Whereupon God reached down
And touched me.
But I brushed the butterfly away
And walked away unknowingly.

We encounter God in so many ways in our daily lives. Yet how we miss the point! So we come at it with our intellect. We come up with doctrines that describe our experience. Trinity Sunday is one of those days when we trot out such a doctrine. And you know, we come up against a real problem when we try to explain God using the doctrine of the Trinity because it is an intellectual way of expressing something that needs to be experienced to be understood. So we go a step further. We make analogies to help ourselves understand how God can be three persons and yet one God. We get ourselves tied up in semantics and Greek philosophy. And that gets us nowhere.

Yet when you come down to it, isn't the doctrine of the Trinity simply an emotional exercise that explains our relationship to God? 'Father, Son and Holy Spirit' are all relational terms. They are not about how we think. They are about how we relate to God. When we speak of God in human terms, we are relating God to ways in which we experience and respond. And isn't that what people are really hungry for? We want to be in relationship to God. We want to know and understand that God is present with us in all facets of our lives.

Today's readings remind us of the connection between all living things. The Genesis passage expresses the story of our relationship to God as creator of the world. It is a very human God who whimsically yet methodically goes about the task of creating and then takes a little rest to check it all out. God has a special on-going relationship with creation. God does not create and then abandon. God creates for a purpose, for God's purpose.

In the letter of Paul to the Corinthians we meet a group of people who are the product of Pentecost. They have experienced the power of God indwelling their lives. The Spirit that energizes creation is at work in them as they align their wills to God. Their experience of God so excites them that they want to share it, to pass the experience on to others.

And in the Gospel we meet the disciples, a fractured community following the resurrection, but a redeemed community, an empowered community being sent out into the world to relate to it as God relates to us.

The doctrine of the Trinity is not some great truth that God has put in stone for us to believe. It is not mentioned once in the Bible. It is a metaphor developed over the centuries for how we experience God's presence. We call God ‘Father’ or ‘Mother’ because we originate from God. God is our creator. We call God ‘Son’ because we are all created together in the Son. We are redeemed by God’s saving grace. We call God ‘Spirit’ because God breathed on us from the beginning of creation.

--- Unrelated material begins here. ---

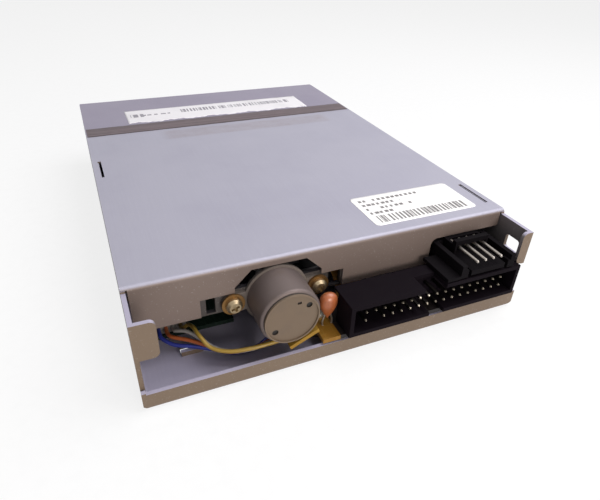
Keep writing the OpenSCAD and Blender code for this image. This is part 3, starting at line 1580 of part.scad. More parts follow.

The concept of the Trinity allows us to explore our experience of God in our lives. It calls on us to turn to God to satisfy our hunger. In the midst of anguish and trouble we experience the God who walks with us. Through the beauty of nature, we experience the One who created us with wisdom and care. When life gets too serious, we experience God joyfully dancing at the thought of creating the human race. When we are filled with guilt, regrets and anxieties, we experience a God who justifies us, not like Judge Judy, in black and white according to some rule book, not because we are worthy, but because we have claimed it and are significant to God.

In a way we learn about God by identifying what God does. That leads us on a journey to learn about what God is calling us to do. We are called to go out joining God in caring for the earth. We are called to go out and tell people about Jesus. We are called to take up the work of loving the people no one else loves. We are called to pay attention to the places where God’s Spirit is at work building peace, and then immerse ourselves in that work.

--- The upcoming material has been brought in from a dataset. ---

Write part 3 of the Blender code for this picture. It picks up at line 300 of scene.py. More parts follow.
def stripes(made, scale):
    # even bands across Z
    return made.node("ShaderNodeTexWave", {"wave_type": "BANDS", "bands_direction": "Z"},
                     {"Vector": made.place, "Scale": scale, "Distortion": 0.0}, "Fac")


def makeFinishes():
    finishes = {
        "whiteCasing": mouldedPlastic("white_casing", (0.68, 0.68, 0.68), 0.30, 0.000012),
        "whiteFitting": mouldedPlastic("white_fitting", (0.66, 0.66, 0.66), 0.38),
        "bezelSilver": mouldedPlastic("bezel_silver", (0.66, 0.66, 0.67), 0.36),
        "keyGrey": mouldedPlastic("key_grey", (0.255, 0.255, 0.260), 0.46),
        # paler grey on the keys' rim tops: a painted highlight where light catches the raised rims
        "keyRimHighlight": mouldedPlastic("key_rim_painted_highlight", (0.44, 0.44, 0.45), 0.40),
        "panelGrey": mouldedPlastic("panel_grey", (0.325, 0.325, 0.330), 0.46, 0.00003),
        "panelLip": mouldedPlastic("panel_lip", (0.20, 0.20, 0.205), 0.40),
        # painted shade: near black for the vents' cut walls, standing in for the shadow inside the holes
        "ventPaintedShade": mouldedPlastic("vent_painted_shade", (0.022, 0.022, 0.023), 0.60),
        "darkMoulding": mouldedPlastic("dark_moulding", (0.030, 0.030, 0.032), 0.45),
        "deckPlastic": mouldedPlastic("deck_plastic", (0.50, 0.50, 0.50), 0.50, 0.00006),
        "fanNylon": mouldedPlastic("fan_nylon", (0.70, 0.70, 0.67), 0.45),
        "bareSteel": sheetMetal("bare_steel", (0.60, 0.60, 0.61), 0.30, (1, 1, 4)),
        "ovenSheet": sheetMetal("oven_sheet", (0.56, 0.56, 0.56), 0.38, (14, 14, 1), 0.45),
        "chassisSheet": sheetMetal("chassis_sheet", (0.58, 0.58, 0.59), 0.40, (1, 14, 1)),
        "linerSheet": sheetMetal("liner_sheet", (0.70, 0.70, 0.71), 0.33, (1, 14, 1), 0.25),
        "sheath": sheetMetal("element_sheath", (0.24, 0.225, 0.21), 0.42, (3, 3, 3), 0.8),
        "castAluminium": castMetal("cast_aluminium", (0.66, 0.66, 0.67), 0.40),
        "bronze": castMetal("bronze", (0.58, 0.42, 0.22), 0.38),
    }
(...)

It is not always easy to respond to God’s call. We can get caught up in our own importance. Or we can think that we lack the skills needed to carry out the mission of the church. We can so easily get distracted and not notice where God is. So as we go we need to remember that God who created us watches over us, that Jesus loves us and forgives us, and that God’s Spirit is with us, to comfort and empower us in ways that we could never ask or imagine. And if we like, we can call it the doctrine of the Trinity.